Is guaranteed that the reference text always fall inside a paragraph? Would be legit to span across various paragraphs? Because this would pose a lot of implementation headaches: First {{sentence which needs annotation. Anothe paragraph}{id}}. And we continue.

I suppose it should be possible to span across paragraphs, but that to me seems like such a rare use I don't think it's a deal-breaker. I think it would be reasonable to just document it as a technical limitation.

Second, I'm not really sure why you need the id at all. Couldn't be just this: {{sentence...}{annotation...
eventually with more paragraphs}} And expanding to a margin note or footnote or whatever?

Yes, that's one of the designs we looked at. We opted for the ID for two reasons:

If you prefer fully inline though, I'm sure we can find a way to work with it.

melmothx commented 4 years ago

bibliotechie notifications@github.com writes:

I suppose it should be possible to span across paragraphs, but that to me seems like such a rare use I don't think it's a deal-breaker. I think it would be reasonable to just document it as a technical limitation.

Second, I'm not really sure why you need the id at all. Couldn't be just this: {{sentence...}{annotation...
eventually with more paragraphs}} And expanding to a margin note or footnote or whatever?

Yes, that's one of the designs we looked at. We opted for the ID for two reasons: - It can make the markup a bit more readable; e.g., if there's a single word in a sentence annotated, it's easier to read the sentence with a "highlighted" word and find the annotation elsewhere, than having the sentence interrupted by another sentence. - For the purposes of implementing faster search, RSS, etc., the annotations will also be stored or referenced in a database. Having a unique identifier (either globally, or just in that document) to reference makes mapping between the two simpler/less error prone, at least in theory.

If you prefer fully inline though, I'm sure we can find a way to work with it.

I'm still in the mumbling phase (I hope you're not in a hurry for this), but what happens if you have two annotations for the same sentence? I don't think it's going to be so rare.

So I'm throwing this idea to you:

Sentence {{id}}this part is {{id2}}important{{/id}}, and this{{/id2}} is also.

Which would expand to this:

Sentence this part is important\annotation{...}, and this\annotation{...} is also.

and in HTML

Sentence this part is <span class="start-annotation-2">important<span class="end-annotation-1">, and this<span class="end-annotation-2"> also.

Something like that.

It gives some meaning to the ID, and you could actually have overlapping annotations.

Finally, in the application I think you can do the highligth with some JS. I don't know how, but I think it can be possible given enough information is put in the markup (with the last famous words clause applied).

-- Marco

bibliotechie commented 4 years ago

I'm still in the mumbling phase (I hope you're not in a hurry for this),

No worries, we're not currently blocked on this.

but what happens if you have two annotations for the same sentence? I don't think it's going to be so rare.

Ah, yes the syntax I gave doesn't support overlapping annotations, good catch.

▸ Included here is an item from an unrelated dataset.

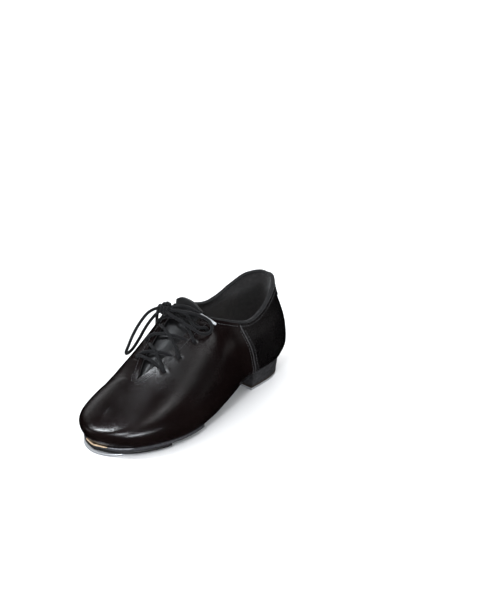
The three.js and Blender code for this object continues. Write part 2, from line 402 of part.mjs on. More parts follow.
// ---------- lace ----------
import Module from 'manifold-3d';
const wasm = await Module(); wasm.setup();
import { mergeVertices } from 'three/addons/utils/BufferGeometryUtils.js';
function toManifold(g) {
  const src = g.index ? g.toNonIndexed() : g, w = new THREE.BufferGeometry().setAttribute('position', src.getAttribute('position')), mg = mergeVertices(w, 1e-3);
  return new wasm.Manifold(new wasm.Mesh({ numProp: 3, vertProperties: mg.attributes.position.array, triVerts: new Uint32Array(mg.index.array) }));
}
function fromManifold(s) {
  const me = s.getMesh(), g = new THREE.BufferGeometry(), n = me.numProp, v = new Float32Array(me.numVert * 3);
  for (let i = 0; i < me.numVert; i++) v.set(me.vertProperties.subarray(i * n, i * n + 3), i * 3);
  g.setAttribute('position', new THREE.BufferAttribute(v, 3)); g.setIndex(new THREE.BufferAttribute(me.triVerts, 1)); g.computeVertexNormals(); return g;
}
const EYE = { 1: [.682, .628, .568, .520], '-1': [.680, .627, .567, .520] }, EYE_V = 1.86, R = LACE_D / 2;
const eye = (side, k, h = R + .45) => onto(side, EYE[side][k], EYE_V, h);
function strand(s0, k0, s1, k1, lift) {
  const a = eye(s0, k0), b = eye(s1, k1), out = [];
  const e0 = onto(s0, (EYE[s0][k0] * .82 + EYE[s0][k1] * .18), 1.97, R + .9), e1 = onto(s1, (EYE[s1][k1] * .82 + EYE[s1][k0] * .18), 1.97, R + .9);
  const mid = e0.clone().add(e1).multiplyScalar(.5).add(V3(0, -lift * .35, lift));
  return tube([a, e0, mid, e1, b].map(p => [p.x, p.y, p.z]), R, 7, 9);
}
const KNOT = [-19.5, -4.5, 97.5];
{
  const parts = [strand(1, 0, -1, 0, 1.2)];
  for (let k = 0; k < 3; k++) { parts.push(strand(1, k, -1, k + 1, 1.6)); parts.push(strand(-1, k, 1, k + 1, 2.6)); }
  const k = V3(...KNOT), a = eye(1, 3), e0 = onto(1, .54, 1.97, R + .9);
  parts.push(tube([[a.x, a.y, a.z], [e0.x, e0.y, e0.z], [-4, 4, 95.4], [-14, -1.5, 97.5]], R, 7, 8));
  const b = eye(-1, 3); parts.push(tube([[b.x, b.y, b.z], [b.x + 3, b.y - 1, b.z + 2.6], [KNOT[0], KNOT[1], KNOT[2]]], R, 7, 4));
  const ball = new THREE.SphereGeometry(1, 12, 8); ball.scale(7.4, 6, 6); ball.rotateX(.45); ball.translate(KNOT[0], KNOT[1], KNOT[2] + .8); parts.push(ball);
  let m = toManifold(parts[0]); for (const p of parts.slice(1)) m = m.add(toManifold(p));
  add('lace', fromManifold(m), M.lace());
}
const LOOP_M = [[-25.6, -9.4, 98.4], [-29.5, -17.0, 96.0], [-33.9, -24.7, 86.7], [-32.8, -35.8, 78.5], [-34.9, -40.3, 68.1], [-39.1, -39.6, 59.4], [-42.5, -34.1, 55.2], [-43.0, -27.0, 56.6], [-41.5, -19.8, 64.1], [-35.9, -16.2, 76.8], [-30.2, -12.4, 87.3], [-27.2, -7.0, 92.6]];
const LOOP_L = [[-11.6, -4.6, 98.6], [-5.0, -3.0, 99.5], [8.8, -1.1, 100.9], [15.0, 5.1, 97.6], [21.8, 10.2, 91.7], [25.6, 8.6, 86.9], [26.4, 2.7, 84.2], [23.2, -3.6, 85.6], [15.1, -6.2, 88.8], [3.4, -6.4, 91.5], [-5.0, -8.8, 95.0], [-11.8, -8.6, 96.6]];
const END_L = [[-12.6, -.6, 100.4], [-6, 2.6, 102.2], [1, 5, 101.6], [7, 7, 99.2], [10.6, 8.4, 97.2]];
const AGLET_L = [[11, 8.6, 96.8], [17.2, 12.6, 92.2], [23.6, 16.8, 87]];
const END_M = [[-27, -1.6, 96.6], [-32.6, 1.4, 95], [-38.4, 4.4, 87], [-42.4, 6.6, 75], [-44, 8, 63.6]];
const AGLET_M = [[-44.1, 8.1, 63.1], [-44.8, 9.2, 52], [-45, 10.2, 41.6]];
add('lace_loop_medial', tube(LOOP_M, R, 8, 22), M.lace());
add('lace_loop_lateral', tube(LOOP_L, R, 8, 20), M.lace());
add('lace_end_lateral', tube(END_L, R, 8, 8), M.lace());
add('lace_end_medial', tube(END_M, R, 8, 12), M.lace());
add('aglet_lateral', tube(AGLET_L, 1.35, 8, 3), M.aglet());
add('aglet_medial', tube(AGLET_M, 1.35, 8, 3), M.aglet());

// ---------- origin: middle of the footprint, on the floor (the lace's free parts not counted) ----------
{
  const box = new THREE.Box3();
  for (const m of group.children) if (!CORD.has(m.name)) { m.geometry.computeBoundingBox(); box.union(m.geometry.boundingBox); }
  for (const m of group.children) m.geometry.translate(-(box.min.x + box.max.x) / 2, -(box.min.y + box.max.y) / 2, -box.min.z);
  group.userData.shift = [-(box.min.x + box.max.x) / 2, -(box.min.y + box.max.y) / 2, -box.min.z];
}

export default group;
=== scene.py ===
import bpy, bmesh, math
import numpy as np
from mathutils import Vector, Matrix


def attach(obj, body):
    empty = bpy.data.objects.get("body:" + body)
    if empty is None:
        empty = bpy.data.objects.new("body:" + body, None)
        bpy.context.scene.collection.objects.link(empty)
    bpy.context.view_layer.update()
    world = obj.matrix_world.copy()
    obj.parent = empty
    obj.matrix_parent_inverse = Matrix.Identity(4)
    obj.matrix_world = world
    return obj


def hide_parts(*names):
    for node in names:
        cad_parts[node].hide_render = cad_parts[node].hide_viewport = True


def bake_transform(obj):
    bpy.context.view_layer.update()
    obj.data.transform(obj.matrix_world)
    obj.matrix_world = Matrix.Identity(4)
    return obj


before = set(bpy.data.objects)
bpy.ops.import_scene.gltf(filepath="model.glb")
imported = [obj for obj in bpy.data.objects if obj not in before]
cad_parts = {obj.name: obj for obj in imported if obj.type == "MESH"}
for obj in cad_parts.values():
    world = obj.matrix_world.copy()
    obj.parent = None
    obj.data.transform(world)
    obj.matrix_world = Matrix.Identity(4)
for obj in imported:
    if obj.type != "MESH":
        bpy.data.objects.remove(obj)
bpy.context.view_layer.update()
SH = np.array([-2.6858959, -0.4500008, 0.0])      # drafting origin to the row frame, mm
MM = 0.001
FRONT, REAR, TIP = "forefoot", "rear_shoe", "tongue_tip"
rng = np.random.default_rng(7)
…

We played with a syntax built around XML-style tags that would have addressed this, but ended up scrapping it because it didn't look very muse-like. Your design sounds good to me though.

Finally, in the application I think you can do the highligth with some JS. I don't know how, but I think it can be possible given enough information is put in the markup (with the last famous words clause applied).

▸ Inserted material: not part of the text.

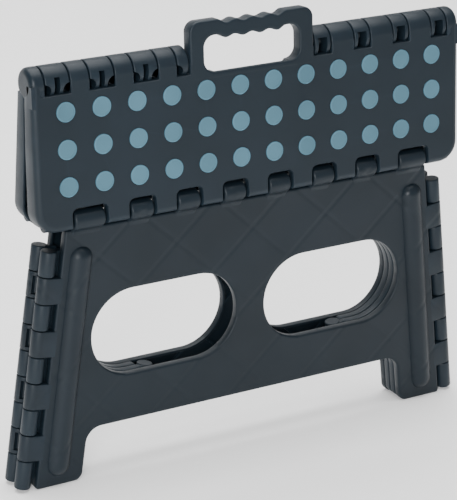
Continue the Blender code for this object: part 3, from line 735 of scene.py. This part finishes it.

The client will take care of this, yes. We likely won't be using the Muse or HTML representation for this though, because that's not how the upstream client works, and our goal is to keep modifications to the client as minimal as possible (not because we intend to upstream our changes in this case, but because it's a project with a lot of churn, and complicated patch sets would be a lot of work to maintain). Instead, our plan is to implement the parts of the Hypothesis API we want in Amusewiki, and point the client at it. The API returns information about the annotation that the client uses to figure out where in the page to apply the highlight. This is one of the reasons for representing the annotations in a database. If you want to implement annotations before we finish the client, then the <span>s might be necessary, but once the client is fully up, we could probably just ignore annotation markup for HTML output. (The client technically works with PDFs as well, but our current plan is to compile the annotations into the LaTeX so that they can be opened with other software, printed, etc.. )

melmothx commented 4 years ago

@bibliotechie I've been mumbling over this for some days by now, and I'm inclined to a no-go. I do see the value of annotations, but for them exist the secondary footnotes (which, as previously noted, have some unwanted side effect which must be resolved before going basically down to a third level).

Especially if you're not going to use the HTML markup for that, I don't see much point in adding a fairly large change to the Muse markup itself, as the PDF/EPUB would just show a note.

Honestly I'm a bit worried to add a feature to the parser which is unclear how much will be used. As you can image, people ask features, then leave, but the feature and the code to maintain, stays.

If you can make it work with the existing set of features (secondary footnotes), it would be great. Otherwise I think we can cycle back when your project is more fleshed out, so I can take a look at the implementation and come back with a more shared and reasoned proposal than the current one. Please do not underestimate the value of seeing the whole picture.

I know that is not going to sound too good for you, but I hope you'll understand. I'm not totally opposed to the thing, I just think it's too early.